■寝仏

翌朝、ヤンゴンに戻る朝便の飛行機に乗るために早めに起床。ホテルをチェックアウトし、ボートに乗り込んでまたニャウンシュエに戻る。ボートは速いスピードで飛ばしていくのだが、体感温度がかなり低くて寒かった。昼間は日焼けするくらいに日差しが強烈だったが、このエリアはかなり寒暖の差が激しいようだ。長袖を持ってきて正解だった。

へーホー空港から飛行機に乗り込み、昼前にヤンゴンに到着、すぐさまヤンゴン市内の観光に出発した。まず向かったのはチャウッタージーパゴダ。ここには寝仏が納められているそうだ。全長70mもある巨大な仏像である。

仏教では輪廻転生が信じられている。そしてこの寝仏とは、生まれ変わりの最終形であるとされている。つまり、これより先の生まれ変わりは存在しない。60歳を超えた仏教徒の多くは、来世にこのような寝仏になりたがる人が多いそうだ。今世で十分豊かな人生を味わったため、次で輪廻転生のサイクルを終わらせたいという思いから、そのような願いをするらしい。私はてっきり、今世が非常に苦しい一生であり、また来世も同じ目に遭うのを嫌う人が求めるのだと思ってたのだがどうやら違うようだ。つまり、下にいる人は上を追い求められるので生きる価値があるけど、上を知ってしまった人はこれ以上何も追い求められないため、生きる価値がないということなのなのだろう。いろんな考え方があるものだ。

■ボージョーアウンサン・マーケット

ヤンゴン市内にある大きな市場。織物、貴金属、その他日用品などが売られている。メインロード以外の道は、人ひとりが通れるか通れないかという、すごく狭い道になっていて、そこにたくさんのお店が密集している。雰囲気としては、ホーチミン(ベトナム)のベンタイン市場にそっくりだった。マーケットの建物の周りが、生鮮食品や食べ物の屋台が並ぶエリアになっていて、現地の人達でごった返す雰囲気もとてもよく似ている。実は私がここを訪問する数週間前に爆弾テロ事件が発生したらしいのだが、テロに負けず、この活気を維持してほしいものだ。

■お腹を壊した

カインさんと別れ、お土産屋でミャンマーのお土産を買ってホテルに戻った頃、お腹に異変を感じ始めた。そして…急にゴロゴロッと来たのですぐさまトイレに駆け込む。…恐れていたことが起きた。見事に下痢の症状である。やっぱり普段食べ慣れてない油っこいものばかり口に入れていたから、そのツケがきたみたいだ。この後もトイレに行ったり来たりという状態になってしまった。今日の昼飯も相当に脂っこい料理だったのだが、絶対それがトドメを刺した気がする。ホントはまた街をぶらつきたいのだが、仕方なく常備薬を飲んで安静にした。

■聖地シュエダゴン

時間は流れて夕方5時ごろ。とりあえず薬が効いて落ち着いたようなので、カインさんと再び合流。向かった場所はシュエダゴンパゴダ。ここはミャンマー国内最大のパゴダで、歴史も2500年と古く、釈迦の時代にできたものだ。地方に住んでいる人も一度はここに行きたがる場所で、いわば聖地に相当する。

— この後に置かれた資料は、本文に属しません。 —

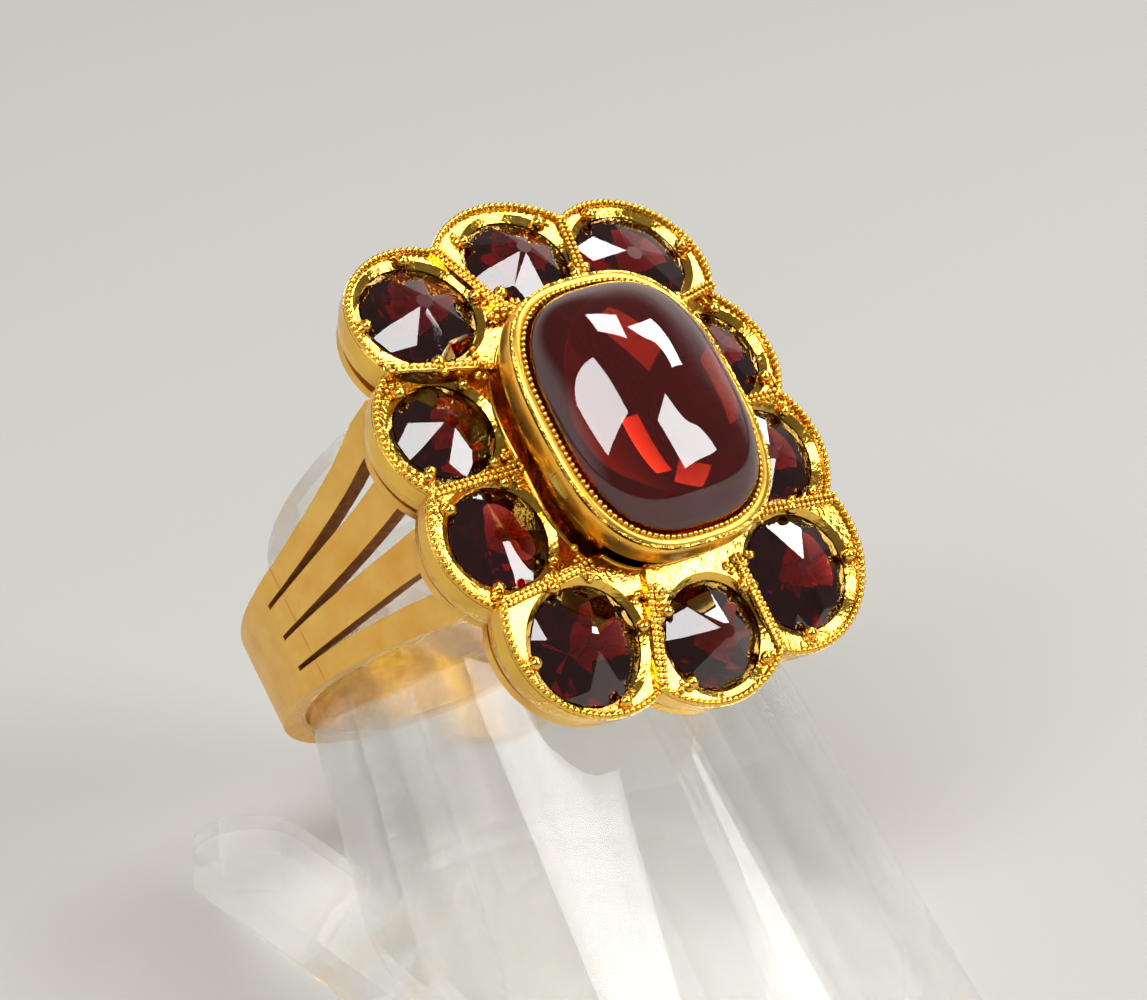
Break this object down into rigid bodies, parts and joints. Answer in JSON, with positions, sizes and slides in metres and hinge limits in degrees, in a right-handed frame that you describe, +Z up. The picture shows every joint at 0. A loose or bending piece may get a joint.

巨大な仏塔を八曜日の祠が囲んでおり、さらにその周りにはたくさんの仏像が並んでいる。これらの仏像は安産祈願や学業成就など、特定の目的で納められている。ちなみにこの日は火曜日だったので、火曜日の祠の周りには人だかりができており、みな熱心にお祈りしたり、掃除をしたりしていた。ちなみに八曜日とは、自分が生まれた曜日のこと。ミャンマーでは生まれた曜日を重要視しており、それによってその人の基本的な性格、人生、他人との相性が決まるとされている(通常、曜日は7つだが、水曜日は午前と午後に分けられている)。どうやら調べたところによると、私の生まれ曜日は木曜日だそうで、象徴となる動物はネズミである。ネズミて(笑)。でもまあとりあえず、木曜日の祠でお祈りをしておいた。

シュエダゴンパゴダではライトアップがある。ライトアップされた仏塔もキレイだった。

シュエダゴンパゴダ観光後の夕食の際、またカインさんと長時間雑談をしたのだが、このときのカインさんの宗教に対する発言が印象的だった。「仏像なんてただの石ころに金粉をつけただけのものですよ。重要なのは、祈る人の気持ちの問題です」。…まあこんなことは、当たり前で分かりきったことではあるが、あれだけ真剣に祈るミャンマーの人が発言する意見だからこそ、ちょっと意外であり、深く感じた。…でもそうなんだよな、宗教の基本はまさにそれなんだと思う。